Kong and the other artists were so appalled by the decision that they drove their van to City Hall on Tuesday and reclaimed all their paintings.

"We didn't even ask for this show; the show came to us," Kong said from his Canoga Park studio Thursday.

He said artists in China had been experimenting with Mao's image for nearly two decades, the beginning of a period in which confidants and aides were coming forward to humanize — mostly in a negative light — the late dictator who had otherwise been portrayed divinely.

"Time passes on," said Kong, 54. "There's no more big brother in China. You can't do magazines or launch a private paper, but other than that, you enjoy freedom of speech."

Chen, the 6-foot-7 basketball player who fled China nearly three decades ago, said that's beside the point. "I can't demand Americans who view Andy Warhol to understand what Chinese have been through," he said. "But I do demand Chinese not to forget what Mao did."

Chen said that speaking out about the paintings was important, especially at a time when the prominence of China is rising both in the Chinese American community and the United States as a whole.

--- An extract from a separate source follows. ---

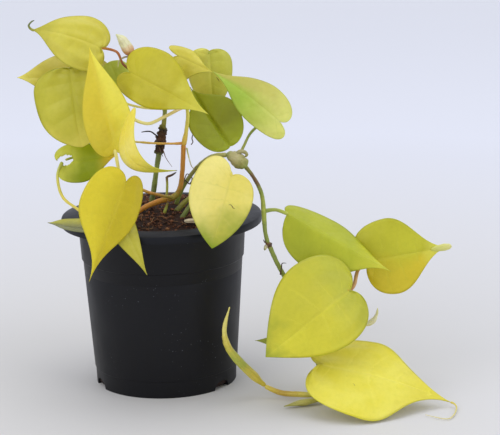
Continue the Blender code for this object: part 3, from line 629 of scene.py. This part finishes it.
leaves = {
    "leaf_crest": dict(
        base=(-32, -14, 205), tip=(-72, -5, 215), face=(0, -0.8, 0.6), width=(17, 18),
        lobe=(0.1, 0.08), arch=5, cup=4, wave=1.0, puff=0.5, pleat=1.6, ribTone=0.2,
        main=(202, 193, 70), second=(194, 183, 52), tipTone=(172, 167, 48)),
    "leaf_left_back": dict(
        base=(-42, 8, 183), tip=(-83, 3, 186), face=(0, -0.8, 0.6), width=(13, 19),
        lobe=(0.15, 0.3), cup=3, main=(203, 192, 76), second=(175, 162, 30),
        # the base tone is a painted shadow: a dark olive band at the base, where the crest leaf above
        # shades it
        rightTone=(184, 172, 50), tipTone=(229, 216, 100), baseTone=(151, 140, 6)),
    "leaf_left_oval": dict(
        base=(-50, -14, 193), tip=(-44, -22, 148), face=(-0.2, -1, 0.2), width=(20, 24),
        lobe=(0.06, 0.04), blunt=0.8, hook=3, puff=0.9, pleat=1.2, wave=1.1, ribTone=0.15,
        main=(193, 187, 53), second=(177, 173, 33), tipTone=(219, 207, 83)),
    "leaf_left_tall": dict(
        base=(-24, -36, 149), tip=(-37, -30, 208), face=(0.2, -1, 0), width=(14, 14),
        lobe=(0.06, 0.06), arch=3, main=(222, 204, 56), second=(214, 192, 44),
        rightTone=(236, 222, 78)),
    "leaf_back_small": dict(
        base=(-22, 3, 178), tip=(-28, 5, 194), face=(0, -1, 0.2), width=(9, 10), blunt=1.0,
        # painted light: its tones are painted lighter to make up for the shade it lies in behind the
        # other leaves
        main=(196, 208, 96), second=(172, 186, 70)),
    "leaf_bowed": dict(
        base=(-14, -43, 171), tip=(12, -51, 139), face=(-0.5, -0.7, -0.6), width=(12, 12),
        lobe=(0.03, 0.03), arch=19, wave=0.3, main=(237, 217, 84), second=(245, 225, 104),
        tipTone=(181, 185, 50)),
    "leaf_front_left": dict(
        base=(-17, -58, 134), tip=(-39, -74, 80), face=(0.1, -1, 0.2), width=(13, 21),
        lobe=(0.1, 0.11), drip=0.14, blunt=0.02, arch=1, wave=0.8, curl=1.5, ribTone=0.2,
        main=(191, 172, 4), second=(199, 180, 11), rightTone=(217, 198, 35)),
    "leaf_front_narrow": dict(
        base=(-26, -58, 126), tip=(-6, -68, 82), face=(0.3, -1, 0.2), width=(7, 9),
        main=(166, 160, 32), second=(186, 178, 52), wave=0.3),
    "leaf_bitten": dict(
        base=(-56, -12, 137), tip=(-24, -10, 141), face=(0, -1, 0.3), width=(11, 13),
        bite=(-1.5, 1.0, 2.7), main=(172, 182, 18), second=(144, 160, 10),
        baseTone=(204, 206, 74), tipTone=(218, 188, 46)),
    "leaf_over_rim": dict(
        base=(-42, -50, 106), tip=(-65, -33, 106), face=(0, -0.5, 0.85), width=(4, 7), fold=20,
        wave=0.3, main=(124, 126, 86), second=(140, 140, 102), rightTone=(178, 174, 72)),
    "leaf_middle": dict(
        base=(-14, -22, 191), tip=(30, -43, 170), face=(-0.1, -0.9, 0.25), width=(20, 14), arch=5,
        wave=0.7, curl=-3.0, drip=0.06, main=(193, 183, 29), second=(181, 171, 19),
        tipTone=(215, 209, 79)),
    "leaf_top_folded": dict(
        base=(13, 6, 196), tip=(33, -6, 188), face=(0, -0.9, 0.3), width=(7, 14),
        lobe=(0.34, 0.2), widest=0.1, drip=0.2, wave=1.2, cup=4, main=(210, 199, 72),
        second=(196, 184, 50)),
    "leaf_top_round": dict(
        base=(31, 10, 198), tip=(32, 14, 162), face=(0, -1, 0.2), width=(13, 14),
        lobe=(0.04, 0.06), blunt=0.6, cup=4, main=(190, 190, 74), second=(206, 204, 86),
        # painted light and shade: one half is painted pale as a highlight, the rest olive as shade,
        # and the tip tone darkens the lower part as the shadow of the leaves in front
        rightTone=(228, 221, 106), tipTone=(172, 168, 64)),
    "leaf_right_green": dict(
        base=(71, -16, 160), tip=(33, -9, 189), face=(0.1, -0.9, 0.4), width=(12, 15),
        lobe=(0.16, 0.1), arch=4, drip=0.08, wave=1.2, cup=3, ribTone=0.25, main=(160, 187, 60),
        second=(172, 185, 68), rightTone=(186, 181, 84), baseTone=(220, 221, 116)),
    "leaf_right_under": dict(
        base=(42, -12, 145), tip=(19, -1, 179), face=(0, -1, 0.3), width=(15, 17),
        lobe=(0.03, 0.03), widest=0.4, blunt=0.0, fold=14, rib=1.3, puff=0.4, ribTone=0.3,
        main=(153, 160, 26), second=(139, 146, 20), baseTone=(169, 182, 32)),
    "leaf_front_right": dict(
        base=(42.6, -50, 134.5), tip=(31, -68, 97), face=(0.05, -1, 0.25), width=(15.5, 21),
        lobe=(0.07, 0.24), arch=3, blunt=0.5, puff=0.25, main=(222, 204, 90),
        second=(228, 212, 104), tipTone=(134, 152, 14), tipFrom=0.42, tipTo=0.86,
        rightTone=(234, 218, 122), veinTone=(200, 192, 86)),
    "leaf_trail_first": dict(
        base=(75, -33, 108), tip=(134, -44, 75), face=(0.1, -0.7, 0.7), width=(18, 22),
        lobe=(0.06, 0), widest=0.35, blunt=0.05, fold=-25, main=(176, 181, 34),
        second=(164, 171, 26), tipTone=(200, 199, 54)),
    "leaf_trail_far": dict(
        base=(123, -26, 77), tip=(171, -30, 86), face=(0, -1, 0.25), width=(23, 22),
        lobe=(0.16, 0.07), blunt=0, drip=0.11, wave=0.7, main=(189, 187, 39),
        second=(177, 175, 29), rightTone=(207, 189, 37), tipTone=(209, 207, 79)),
    "leaf_trail_large": dict(
        base=(109, -56, 67), tip=(60, -77, 35), face=(0.1, -0.9, 0.4), width=(24, 31),
        lobe=(0.08, 0.15), arch=5, blunt=0.4, cup=3, pleat=0.9, wave=1.0, main=(214, 206, 52),
        # the right tone is a painted shade that darkens the upper half, where the leaf lies in shade
        second=(204, 196, 44), rightTone=(194, 188, 46), baseTone=(182, 182, 48),
        tipTone=(150, 160, 40), tipFrom=0.72),
    "leaf_trail_small": dict(
        base=(80, -46, 34), tip=(54, -44, 35), face=(0, -1, 0.2), width=(4.5, 4.5), wave=0.2,
        main=(150, 158, 54), second=(134, 142, 44)),
    "leaf_floor": dict(
        base=(93, -62, 25), tip=(166, -69, 3), face=(0, -0.45, 0.9), width=(27, 35),
        lobe=(0.12, 0.1), widest=0.32, drip=0.16, arch=4, pleat=1.5, wave=1.2, puff=0.45,
        main=(227, 213, 54), second=(235, 223, 86), tipTone=(215, 201, 60)),
}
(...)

"There's a very unhealthy tendency to water down what the communists did," said Chen, 53.

When asked about how his family suffered during the Cultural Revolution, Chen said, "Read my book."

The synopsis to Chen's "One in a Billion: Journey Toward Freedom," on Amazon.com said his family "endured political persecution during the most oppressive years of Chinese modern history — the Cultural Revolution."

Chen, who immigrated to the U.S. in 1981 after falling in love with an American exchange student, said he and his family were exiled to Manchuria in 1965 because of their ties to the toppled Nationalist regime and Taiwan.

"This is a moral issue. You cannot commercialize Mao," he said. "They will repress Mao's true image to save face and for national pride. This is a perversion."